Mumbai's largest private laboratory has been barred from conducting coronavirus tests for the next four weeks, which is likely to slow down testing capacity of the city, which is currently the country's biggest hotspot. The ban order came from the city civic body, the Brihanmumbai Municipal Corporation, after alleged delays in producing reports.
Delays in report lead to difficulties in contact tracing. It can lead to delays treatment and in some cases, death, the BMC said in its order.
Metropolis has admitted to the delays, saying part of the reason was that their staff had also contracted the infection. The laboratory also said the percentage of the delayed reports is very small.
"COVID testing is a highly manual process. This requires highly skilled workers. This is not (an) automated system that can just roll in thousands per day like other tests. And therefore, we all have to really ramp up the number of skilled manpower. When our employees get sick or or when our employees don't show up to work in fear or (when) vendors don't provide kits on time, we're stuck and we're not able to provide the results on time, in a 24-hour turnaround time," Ameera Shah, Managing Director of Metropolis, said. "The top 4 lab chains provide 50 to 60 per cent of the private testing in the country," she added.
Another private lab, Thyrocare, was banned in Thane by the Municipal Corporation for false positives. The lab has been issued notice by the Vasai Virar Municipal Corporation for lapses. Earlier too, Thyrocare had been banned in Mumbai but now has permission to resume testing.

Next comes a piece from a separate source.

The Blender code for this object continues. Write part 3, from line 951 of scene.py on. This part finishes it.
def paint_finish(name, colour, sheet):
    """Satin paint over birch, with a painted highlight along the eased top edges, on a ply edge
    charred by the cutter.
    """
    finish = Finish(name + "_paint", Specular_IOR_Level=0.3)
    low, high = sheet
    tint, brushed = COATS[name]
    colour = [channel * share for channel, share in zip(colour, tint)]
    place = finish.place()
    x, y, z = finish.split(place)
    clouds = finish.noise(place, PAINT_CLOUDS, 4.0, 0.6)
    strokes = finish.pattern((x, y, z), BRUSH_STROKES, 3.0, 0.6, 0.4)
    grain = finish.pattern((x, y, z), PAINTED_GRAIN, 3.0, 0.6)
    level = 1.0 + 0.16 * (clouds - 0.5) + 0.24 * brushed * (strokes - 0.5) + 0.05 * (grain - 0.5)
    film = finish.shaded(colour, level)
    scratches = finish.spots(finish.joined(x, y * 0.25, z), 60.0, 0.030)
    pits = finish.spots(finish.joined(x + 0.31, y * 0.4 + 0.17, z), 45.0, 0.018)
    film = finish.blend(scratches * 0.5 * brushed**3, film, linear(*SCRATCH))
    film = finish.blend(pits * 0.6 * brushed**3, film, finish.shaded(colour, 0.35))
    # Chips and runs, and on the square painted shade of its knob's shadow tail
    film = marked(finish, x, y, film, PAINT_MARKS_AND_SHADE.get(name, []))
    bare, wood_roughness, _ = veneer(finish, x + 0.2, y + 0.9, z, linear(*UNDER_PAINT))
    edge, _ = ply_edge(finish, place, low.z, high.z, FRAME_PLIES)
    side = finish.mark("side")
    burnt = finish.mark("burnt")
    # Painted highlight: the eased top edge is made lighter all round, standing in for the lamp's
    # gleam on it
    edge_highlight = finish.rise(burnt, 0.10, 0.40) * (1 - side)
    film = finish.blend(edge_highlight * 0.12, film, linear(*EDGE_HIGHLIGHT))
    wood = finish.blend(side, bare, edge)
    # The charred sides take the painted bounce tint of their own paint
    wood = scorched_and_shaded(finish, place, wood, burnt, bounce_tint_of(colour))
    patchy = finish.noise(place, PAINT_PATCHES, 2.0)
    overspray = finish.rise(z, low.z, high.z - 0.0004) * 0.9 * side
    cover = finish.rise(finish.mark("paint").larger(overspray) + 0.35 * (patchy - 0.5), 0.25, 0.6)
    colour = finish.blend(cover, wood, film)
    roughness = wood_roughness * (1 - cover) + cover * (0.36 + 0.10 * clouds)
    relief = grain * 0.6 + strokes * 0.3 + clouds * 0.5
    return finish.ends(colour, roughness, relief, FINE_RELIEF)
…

With over 54,000 cases, Mumbai is currently the city having the maximum number of coronavirus cases in the country, where extensive tests and quick results are crucial.
Action is also likely against three private laboratories operating in the industrial township of Noida in Uttar Pradesh, near Delhi, after 35 patients spent three days at coronavirus facilities after incorrect reports from the laboratories.
The initial reports of the people had come positive, but a second set showed they did not have coronavirus - the technical term for which is "false positives".